__Given problem__. Repeat every record below exactly as written.
**** Material supplied
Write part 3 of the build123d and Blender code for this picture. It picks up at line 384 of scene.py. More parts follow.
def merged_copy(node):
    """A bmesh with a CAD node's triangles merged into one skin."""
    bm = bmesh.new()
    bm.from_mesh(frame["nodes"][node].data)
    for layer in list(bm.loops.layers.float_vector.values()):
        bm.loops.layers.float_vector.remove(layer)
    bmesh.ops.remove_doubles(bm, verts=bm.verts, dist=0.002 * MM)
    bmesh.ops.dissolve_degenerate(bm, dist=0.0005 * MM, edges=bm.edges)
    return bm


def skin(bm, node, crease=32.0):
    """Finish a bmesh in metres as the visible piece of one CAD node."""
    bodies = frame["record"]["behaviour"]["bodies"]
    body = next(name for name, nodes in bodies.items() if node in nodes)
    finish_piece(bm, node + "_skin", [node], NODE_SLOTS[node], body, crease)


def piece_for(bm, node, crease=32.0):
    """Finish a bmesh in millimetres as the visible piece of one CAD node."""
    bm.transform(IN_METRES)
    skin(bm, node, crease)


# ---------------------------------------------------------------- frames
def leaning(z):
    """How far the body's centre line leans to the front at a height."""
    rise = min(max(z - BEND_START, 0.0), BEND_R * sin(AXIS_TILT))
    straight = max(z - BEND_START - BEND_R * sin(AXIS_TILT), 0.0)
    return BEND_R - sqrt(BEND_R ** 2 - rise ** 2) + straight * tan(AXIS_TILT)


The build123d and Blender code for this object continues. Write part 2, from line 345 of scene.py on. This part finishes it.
********
__Full solution__.
Write part 3 of the build123d and Blender code for this picture. It picks up at line 384 of scene.py. More parts follow.
def merged_copy(node):
    """A bmesh with a CAD node's triangles merged into one skin."""
    bm = bmesh.new()
    bm.from_mesh(frame["nodes"][node].data)
    for layer in list(bm.loops.layers.float_vector.values()):
        bm.loops.layers.float_vector.remove(layer)
    bmesh.ops.remove_doubles(bm, verts=bm.verts, dist=0.002 * MM)
    bmesh.ops.dissolve_degenerate(bm, dist=0.0005 * MM, edges=bm.edges)
    return bm


def skin(bm, node, crease=32.0):
    """Finish a bmesh in metres as the visible piece of one CAD node."""
    bodies = frame["record"]["behaviour"]["bodies"]
    body = next(name for name, nodes in bodies.items() if node in nodes)
    finish_piece(bm, node + "_skin", [node], NODE_SLOTS[node], body, crease)


def piece_for(bm, node, crease=32.0):
    """Finish a bmesh in millimetres as the visible piece of one CAD node."""
    bm.transform(IN_METRES)
    skin(bm, node, crease)


# ---------------------------------------------------------------- frames
def leaning(z):
    """How far the body's centre line leans to the front at a height."""
    rise = min(max(z - BEND_START, 0.0), BEND_R * sin(AXIS_TILT))
    straight = max(z - BEND_START - BEND_R * sin(AXIS_TILT), 0.0)
    return BEND_R - sqrt(BEND_R ** 2 - rise ** 2) + straight * tan(AXIS_TILT)


The build123d and Blender code for this object continues. Write part 2, from line 345 of scene.py on. This part finishes it.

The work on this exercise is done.